Strange times beside the Humber. A week after Hull was named City of Culture, neighbouring Grimsby is making broadcasting history by becoming the first of the United Kingdom's new network of local television channels.

The "Grimsby Calling" moment will come at 5pm on Tuesday, when Estuary TV goes live with "On the Bench", a round-up of the Tuesday night news from Football Conference side Grimsby Town and other sports teams along the Humber.

After years of being lampooned by Steve Coogan and Armando Iannucci's portrayal of the hapless Alan Partridge, local broadcasting is set for a transformation. Estuary TV will be the first of 21 channels to launch before the end of next year, each with the benefit of being listed as Channel 8 on Freeview in England and Northern Ireland (and Channel 26 in Scotland and Wales).

The new offerings include Made in Cardiff, That's Oxford, Mustard TV (Norwich), Your TV (Manchester) and GTV (Glasgow). Ofcom, the broadcast regulator, has granted the latest licences to Cambridge Presents and the Scarborough-based Yorkshire Coast TV.

"There's a lot of momentum," said the Chair of the Local TV Network, Nigel Dacre, a former editor of ITV News. "This isn't just a single launch, like Channel 4 or Channel 5. This is a whole range of channels, each with their own teams and technical systems."

Lin Glover, director of Your TV, said conditions had improved since the demise of Manchester predecessor Channel M, which closed last year. "It's a completely different environment to when Channel M launched (in 2000)," she said. "It didn't have the benefit of decent coverage or a top ten position on the electronic programme guide. The technology available to us now is much cheaper."

The total audience reach of the Local TV Network will be 12m homes, a scale that allows the channels to each allocate one commercial break per hour for national advertising, which will be sold centrally.

The Grimsby network was to have been called "Lincolnshire Living" - but changed its name to "Estuary TV" when it realised the reach of its transmitter stretched across the Humber to Hull, which will be the UK's City of Culture in 2017. The added reach means the network has a potential audience of 270,000 homes. "It's a massive increase for us," said Lia Nici, the channel's executive producer.
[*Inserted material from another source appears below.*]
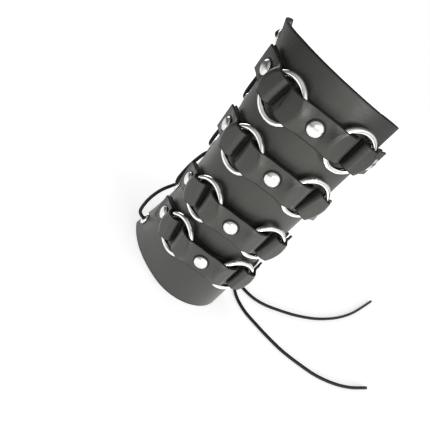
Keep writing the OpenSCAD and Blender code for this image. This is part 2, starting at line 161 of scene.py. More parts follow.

The team behind the channel have experience in local broadcasting going back to 1998, which is why Grimsby was chosen by Ofcom to be the first station in the network to launch.

Based at the Grimsby Institute, a further and higher education college, Estuary TV has a wide-ranging schedule which covers local news, sport and politics. It has two news anchors, Emma Lingard and James Dunn, and a weekly chat show - "That Friday Show" - hosted by Martin Samuels and Helen Barley. "Hot Topic" allows local MPs and councillors to speak and be questioned on matters of local concern. The station wants the community to take an active role in its output. "We want to encourage more people to get involved," said Nici.

London Live, the new broadcast service for the capital, is of a much more ambitious scale than the other new channels and will launch in March across television, online, mobile, tablets, taxis and other outdoor media. It is being set up by the owner of The Independent and the London Evening Standard.